そもそも、彼が守る事になった「魔道士官」というのがロリロリな感じで寡黙かつ引っ込み思案な少女である・紫神虎紅(さきがみこべに)という少女であり、彼女は確かに能力持ちですが、田神を見て

「良かった…………優しい人で」

なんて言ったりする情緒的な面ではごく当たり前の少女です。どうやら「護衛士官」には何らかの「素質」が必要らしく、それを満たしていて、「護衛士官」の素質を持っていて、その候補の一人であった田神の性格を心配していたようです。なんとも変な話ですが。
そして田神の方も、彼女を「魔道士官」と知らない時に会った際には、

「…………なんかこー、あの娘、妹がいたらこんな感じかなあ、って」

なんて言っています。
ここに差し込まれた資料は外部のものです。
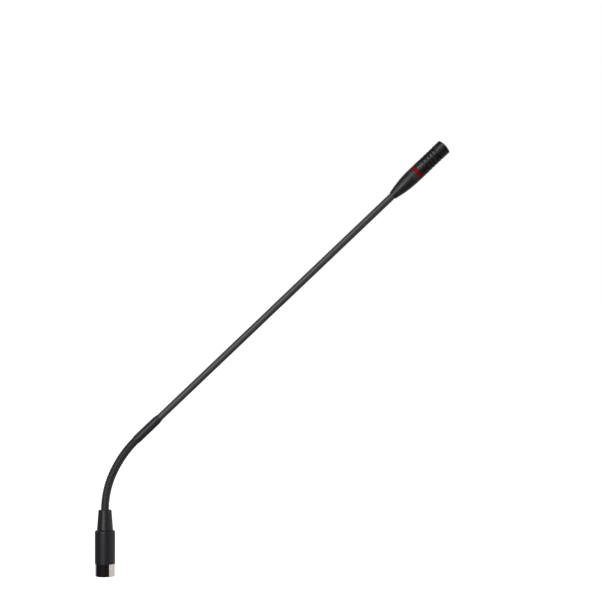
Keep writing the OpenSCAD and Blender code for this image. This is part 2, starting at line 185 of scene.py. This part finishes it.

彼にとって魔道士官殿はなんとなく保護欲をそそられる相手の様ですね。

また

上でも書いたとおり、田神をサポートする兵士達もちゃんといまして、徴兵される前からのつきあいである金髪少女の華社ミヅキ鳥越深冬佐武俊太郎といった仲間達がいます。特にミヅキは理宇に対して複雑な感情を持っていましてなんとも微笑ましい存在です。

「…………ばぁか」

自分をまだ意識してくれていない理宇の後ろ姿に小声でこんな事を言ってしまう感じ、と言えば分かりやすいのではないでしょうか。それ以外の部分では非常に闊達で行動力に優れた少女なんですけどね〜。

こうした

キャラ立ちの良い登場人物に囲まれた作品で、全体では面白いと言えるのですが不満が無いわけでもありません。
正直に言って理宇が活躍しすぎなんですよね・・・いや、確かにそれなりの努力もする少年ではありますが、ラストシーン近くでは新兵の枠を超えていると言わんばかりの大活躍をしてくれてしまいます。
まあ、ファンタジーライトノベルとして見ればそれ程違和感は無いんですけど、現代軍隊作品として見た場合にはかなり違和感があります。

それと、

魔道士官の存在がやっぱりちょっと作品全体の空気から浮いているのも気になりますかね。
やっぱりその辺りは「本来くっつかないはずの二つの要素(魔法と軍隊)を無理にくっつけてみた」という印象から逃れられていません。個々の描写は安定しているのでそれほど違和感を感じるほどではないのですが、全体で見渡すと結構浮いているかな〜なんて思ったりしました。いえ、結構厳しめに言ってますので、楽しく読めることは楽しく読めますけどね。
また、基本は軍隊物ですけど、作者は「軍隊コメディ」と言っていますので、余りにもえげつない展開だったりすると読みたくないような人でも読めるんじゃないかな〜なんて思います。つまり私の事ですけどね。

総合

うーん、現時点では星3つかな?
次の2巻が出たら読んでみるのが確定している星3つです。多分次の2巻では今回感じた違和感は前例が出来たので緩和されると思いますので、そういう意味ではこの1巻は前奏曲みたいなものかも知れません。
そうそう、正面衝突の様相を呈している恋の鞘当ても楽しくなりそうですし、「杖」と呼ばれる秘密要素や、リヴァーナと呼ばれる存在も気になります。やっぱり次も「買い」ですかね。
イラストはライトノベルとして全体的に無難なところでまとまっている印象です。強いて言えば登場人物の一人で意外に重要な役所の五巳鷹乃がカラーイラストになっていないことくらいでしょうかね。もちろん登場人物は他にも沢山いますので、その辺りを次巻以降でフォローしてくれると嬉しいなあなんて思います。